Whether it was “fireside chats” from the US president, sports play by play, variety, talent shows, news, music broadcasts, dramas, mysteries, comedies, or forays into science fiction, radio became the dominant channel of entertainment from the 1920s until the late 1940s and even early 1950s. Dramatization and storytelling through the airwaves, in fact, was often a training ground for producers, directors, and actors who would go into cinema—and later television. Orson Welles’ Mercury Theatre on the Air, for example, would gain notoriety for its radio broadcast of H.G. Wells’ novel, The War of the Worlds. So authentic seemed the broadcast that listeners in many cases thought an actual Martian invasion of Earth was underway. Welles and his Mercurty Theatre players would go on to produce Citizen Kane, which still tops the lists of the greatest motion pictures ever made.

Radio would eventually lose its dominance of mass entertainment to television.
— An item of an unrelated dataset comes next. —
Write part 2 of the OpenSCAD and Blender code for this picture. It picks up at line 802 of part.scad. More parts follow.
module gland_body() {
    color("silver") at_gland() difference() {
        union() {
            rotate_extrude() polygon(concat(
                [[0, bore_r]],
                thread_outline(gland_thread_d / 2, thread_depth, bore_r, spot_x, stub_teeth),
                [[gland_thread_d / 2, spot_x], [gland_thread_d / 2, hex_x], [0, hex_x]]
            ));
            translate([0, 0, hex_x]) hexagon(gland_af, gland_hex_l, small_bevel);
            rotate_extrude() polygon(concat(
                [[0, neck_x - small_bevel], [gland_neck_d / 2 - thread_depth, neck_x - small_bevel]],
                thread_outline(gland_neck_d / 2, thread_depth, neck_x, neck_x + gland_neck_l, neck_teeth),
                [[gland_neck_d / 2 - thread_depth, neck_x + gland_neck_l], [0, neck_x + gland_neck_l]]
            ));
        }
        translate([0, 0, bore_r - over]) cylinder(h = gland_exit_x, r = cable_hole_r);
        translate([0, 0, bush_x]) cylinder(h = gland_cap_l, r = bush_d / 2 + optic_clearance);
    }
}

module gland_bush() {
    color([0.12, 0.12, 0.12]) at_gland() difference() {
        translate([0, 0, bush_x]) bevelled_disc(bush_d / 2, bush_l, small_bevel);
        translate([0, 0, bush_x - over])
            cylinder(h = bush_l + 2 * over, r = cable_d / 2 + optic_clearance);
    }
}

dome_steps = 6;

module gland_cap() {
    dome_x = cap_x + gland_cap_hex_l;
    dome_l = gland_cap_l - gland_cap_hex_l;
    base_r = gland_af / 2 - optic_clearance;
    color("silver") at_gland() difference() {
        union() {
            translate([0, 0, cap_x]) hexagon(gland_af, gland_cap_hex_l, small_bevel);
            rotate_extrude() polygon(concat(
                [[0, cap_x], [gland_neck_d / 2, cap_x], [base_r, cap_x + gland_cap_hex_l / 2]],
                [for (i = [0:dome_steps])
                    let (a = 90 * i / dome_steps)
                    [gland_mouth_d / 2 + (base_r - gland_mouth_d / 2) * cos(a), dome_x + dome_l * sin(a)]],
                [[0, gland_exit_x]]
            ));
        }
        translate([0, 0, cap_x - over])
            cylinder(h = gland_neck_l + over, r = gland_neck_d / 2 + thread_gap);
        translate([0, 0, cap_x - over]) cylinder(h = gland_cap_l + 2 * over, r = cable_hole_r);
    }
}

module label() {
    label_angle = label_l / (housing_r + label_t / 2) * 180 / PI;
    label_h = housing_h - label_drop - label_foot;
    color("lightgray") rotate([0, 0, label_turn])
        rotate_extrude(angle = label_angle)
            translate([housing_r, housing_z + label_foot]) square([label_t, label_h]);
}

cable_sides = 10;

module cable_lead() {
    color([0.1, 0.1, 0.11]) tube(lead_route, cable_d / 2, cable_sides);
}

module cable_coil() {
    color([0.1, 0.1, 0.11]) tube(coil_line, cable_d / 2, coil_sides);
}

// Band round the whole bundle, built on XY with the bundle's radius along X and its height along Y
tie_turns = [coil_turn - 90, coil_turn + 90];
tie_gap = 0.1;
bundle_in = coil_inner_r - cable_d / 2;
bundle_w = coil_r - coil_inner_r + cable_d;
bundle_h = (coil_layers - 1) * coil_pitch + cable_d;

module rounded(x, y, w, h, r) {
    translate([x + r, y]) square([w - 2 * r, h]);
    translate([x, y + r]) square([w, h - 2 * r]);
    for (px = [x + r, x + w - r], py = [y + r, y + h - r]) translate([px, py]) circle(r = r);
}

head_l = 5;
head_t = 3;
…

Radio and film entertainers such as Bob Hope, Bing Crosby, Jack Benny, Red Skelton, and Groucho Marx would eventually migrate to television. So would popular radio programs, such as Amos ‘n’ Andy, The Life of Riley, The Jack Benny Show, The Adventures of Ozzie and Harriet, The Cisco Kid, Gunsmoke, Suspense, and Father Knows Best.
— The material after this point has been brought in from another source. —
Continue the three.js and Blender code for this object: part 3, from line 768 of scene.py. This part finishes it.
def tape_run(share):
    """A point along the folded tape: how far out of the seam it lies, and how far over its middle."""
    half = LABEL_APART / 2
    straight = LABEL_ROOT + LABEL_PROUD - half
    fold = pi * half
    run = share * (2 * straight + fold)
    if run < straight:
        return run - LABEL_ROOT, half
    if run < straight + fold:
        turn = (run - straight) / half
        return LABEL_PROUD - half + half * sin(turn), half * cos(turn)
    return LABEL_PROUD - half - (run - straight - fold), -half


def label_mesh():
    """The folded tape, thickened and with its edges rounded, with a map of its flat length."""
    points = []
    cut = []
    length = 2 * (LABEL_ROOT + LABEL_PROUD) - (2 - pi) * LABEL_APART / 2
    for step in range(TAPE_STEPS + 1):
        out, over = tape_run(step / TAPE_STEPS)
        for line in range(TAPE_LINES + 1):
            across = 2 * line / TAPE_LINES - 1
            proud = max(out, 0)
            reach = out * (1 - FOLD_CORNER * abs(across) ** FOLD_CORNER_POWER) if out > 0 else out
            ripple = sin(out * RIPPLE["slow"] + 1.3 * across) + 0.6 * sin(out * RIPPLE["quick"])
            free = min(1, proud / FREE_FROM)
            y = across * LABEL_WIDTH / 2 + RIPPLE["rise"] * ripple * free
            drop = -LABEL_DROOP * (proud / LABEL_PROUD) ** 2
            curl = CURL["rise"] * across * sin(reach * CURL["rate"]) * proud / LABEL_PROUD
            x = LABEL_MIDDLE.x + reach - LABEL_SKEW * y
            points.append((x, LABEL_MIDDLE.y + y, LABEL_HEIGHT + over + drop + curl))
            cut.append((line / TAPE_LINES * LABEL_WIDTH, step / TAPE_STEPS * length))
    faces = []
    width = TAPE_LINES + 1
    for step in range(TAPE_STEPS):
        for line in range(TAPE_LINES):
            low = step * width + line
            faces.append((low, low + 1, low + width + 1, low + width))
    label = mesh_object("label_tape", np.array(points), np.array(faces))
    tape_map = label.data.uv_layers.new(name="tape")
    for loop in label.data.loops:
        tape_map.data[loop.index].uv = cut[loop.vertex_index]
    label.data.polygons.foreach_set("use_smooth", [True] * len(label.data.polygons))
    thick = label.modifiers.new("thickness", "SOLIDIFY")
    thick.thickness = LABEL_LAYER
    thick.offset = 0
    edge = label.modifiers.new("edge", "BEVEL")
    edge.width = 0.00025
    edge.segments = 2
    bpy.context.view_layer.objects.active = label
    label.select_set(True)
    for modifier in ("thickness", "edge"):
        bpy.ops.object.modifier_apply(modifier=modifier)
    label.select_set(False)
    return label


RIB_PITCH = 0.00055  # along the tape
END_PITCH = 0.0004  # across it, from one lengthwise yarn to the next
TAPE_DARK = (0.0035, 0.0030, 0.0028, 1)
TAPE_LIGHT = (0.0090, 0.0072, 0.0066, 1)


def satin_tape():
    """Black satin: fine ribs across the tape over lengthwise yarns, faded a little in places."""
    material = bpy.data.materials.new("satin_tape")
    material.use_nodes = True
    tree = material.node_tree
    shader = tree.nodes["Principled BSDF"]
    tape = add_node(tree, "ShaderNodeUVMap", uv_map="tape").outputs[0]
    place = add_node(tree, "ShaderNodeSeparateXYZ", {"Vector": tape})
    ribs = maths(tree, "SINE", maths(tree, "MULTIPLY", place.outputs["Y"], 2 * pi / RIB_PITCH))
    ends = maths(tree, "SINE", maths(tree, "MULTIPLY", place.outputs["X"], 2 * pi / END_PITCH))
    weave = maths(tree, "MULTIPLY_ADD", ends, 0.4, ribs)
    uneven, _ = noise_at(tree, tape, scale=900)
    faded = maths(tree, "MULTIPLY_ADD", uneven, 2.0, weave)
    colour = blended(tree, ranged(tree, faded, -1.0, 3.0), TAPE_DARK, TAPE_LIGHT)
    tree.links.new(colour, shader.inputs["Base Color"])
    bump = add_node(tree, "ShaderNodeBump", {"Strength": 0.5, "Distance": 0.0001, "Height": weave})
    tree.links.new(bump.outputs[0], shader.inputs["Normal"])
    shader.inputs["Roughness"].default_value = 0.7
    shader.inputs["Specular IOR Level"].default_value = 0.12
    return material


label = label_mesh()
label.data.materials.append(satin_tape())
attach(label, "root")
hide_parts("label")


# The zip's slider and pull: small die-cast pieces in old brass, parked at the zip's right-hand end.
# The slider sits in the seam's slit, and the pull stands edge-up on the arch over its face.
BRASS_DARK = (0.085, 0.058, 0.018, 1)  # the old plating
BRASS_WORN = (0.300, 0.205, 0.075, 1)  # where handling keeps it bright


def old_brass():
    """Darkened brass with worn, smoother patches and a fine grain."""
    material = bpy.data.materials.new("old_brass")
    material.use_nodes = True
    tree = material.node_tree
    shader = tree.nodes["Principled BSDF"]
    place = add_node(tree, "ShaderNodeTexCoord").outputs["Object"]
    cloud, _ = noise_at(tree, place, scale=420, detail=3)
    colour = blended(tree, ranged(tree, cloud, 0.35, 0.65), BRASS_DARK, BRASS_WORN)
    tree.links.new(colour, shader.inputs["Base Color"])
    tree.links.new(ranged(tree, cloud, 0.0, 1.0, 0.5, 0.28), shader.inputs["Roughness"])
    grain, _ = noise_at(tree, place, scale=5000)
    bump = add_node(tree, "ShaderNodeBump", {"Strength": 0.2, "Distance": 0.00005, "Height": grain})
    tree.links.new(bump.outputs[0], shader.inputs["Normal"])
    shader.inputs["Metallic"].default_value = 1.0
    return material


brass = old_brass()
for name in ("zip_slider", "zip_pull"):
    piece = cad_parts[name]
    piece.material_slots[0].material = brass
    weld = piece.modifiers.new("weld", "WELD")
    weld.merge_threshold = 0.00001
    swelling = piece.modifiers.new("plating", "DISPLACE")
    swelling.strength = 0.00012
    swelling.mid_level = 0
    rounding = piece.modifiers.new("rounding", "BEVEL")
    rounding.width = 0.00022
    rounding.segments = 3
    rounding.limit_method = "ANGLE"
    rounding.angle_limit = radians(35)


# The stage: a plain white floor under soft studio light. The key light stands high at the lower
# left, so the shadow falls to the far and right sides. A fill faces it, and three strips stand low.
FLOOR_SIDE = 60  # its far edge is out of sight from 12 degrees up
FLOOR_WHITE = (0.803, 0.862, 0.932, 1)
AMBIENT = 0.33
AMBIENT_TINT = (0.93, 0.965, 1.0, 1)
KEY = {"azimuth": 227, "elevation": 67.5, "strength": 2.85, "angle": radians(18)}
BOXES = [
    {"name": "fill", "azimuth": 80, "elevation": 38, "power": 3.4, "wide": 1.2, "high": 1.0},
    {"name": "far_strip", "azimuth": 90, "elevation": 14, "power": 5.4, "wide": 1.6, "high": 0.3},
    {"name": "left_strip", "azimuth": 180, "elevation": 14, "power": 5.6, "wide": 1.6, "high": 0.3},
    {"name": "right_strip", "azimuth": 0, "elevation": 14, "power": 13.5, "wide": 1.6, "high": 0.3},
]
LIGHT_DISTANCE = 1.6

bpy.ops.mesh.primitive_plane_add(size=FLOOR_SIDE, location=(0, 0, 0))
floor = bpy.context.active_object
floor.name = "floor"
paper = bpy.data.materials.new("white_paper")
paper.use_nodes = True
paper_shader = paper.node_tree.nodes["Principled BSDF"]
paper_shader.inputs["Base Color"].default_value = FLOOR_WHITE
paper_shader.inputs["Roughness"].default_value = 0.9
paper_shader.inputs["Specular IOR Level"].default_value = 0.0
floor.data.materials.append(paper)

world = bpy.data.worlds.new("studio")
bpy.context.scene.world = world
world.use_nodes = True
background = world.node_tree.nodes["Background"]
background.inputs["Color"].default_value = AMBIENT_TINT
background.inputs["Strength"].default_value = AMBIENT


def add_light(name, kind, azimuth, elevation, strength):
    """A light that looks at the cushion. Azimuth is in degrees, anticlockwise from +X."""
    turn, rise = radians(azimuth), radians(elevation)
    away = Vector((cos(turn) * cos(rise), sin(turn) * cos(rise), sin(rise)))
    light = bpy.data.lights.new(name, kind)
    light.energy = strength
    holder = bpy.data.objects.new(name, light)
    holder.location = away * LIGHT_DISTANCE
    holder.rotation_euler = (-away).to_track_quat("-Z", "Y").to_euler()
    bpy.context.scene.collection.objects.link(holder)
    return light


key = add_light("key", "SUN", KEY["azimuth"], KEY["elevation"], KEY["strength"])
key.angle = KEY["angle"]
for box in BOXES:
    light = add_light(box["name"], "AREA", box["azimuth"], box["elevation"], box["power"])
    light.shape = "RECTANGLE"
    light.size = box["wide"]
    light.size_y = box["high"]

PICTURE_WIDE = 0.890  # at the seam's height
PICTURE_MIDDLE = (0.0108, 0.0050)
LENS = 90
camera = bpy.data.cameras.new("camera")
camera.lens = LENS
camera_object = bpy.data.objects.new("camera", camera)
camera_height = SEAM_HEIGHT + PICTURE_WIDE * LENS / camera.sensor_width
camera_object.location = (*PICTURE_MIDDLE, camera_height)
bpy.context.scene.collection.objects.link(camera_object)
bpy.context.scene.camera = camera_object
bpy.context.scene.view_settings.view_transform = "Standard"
Such programming and emergent technologies brought the ideas of the Gesamtkunstwerk to their ultimate fruition. This happened despite detractors who refused to acknowledge, first, radio and, then later, television as art forms. The originator of the term may himself have been shocked at its application. But it is nonetheless true. Radio, television, and, today, multiple platforms spread across the internet incorporate the entirety of multiple art forms into a new a digitized dimension.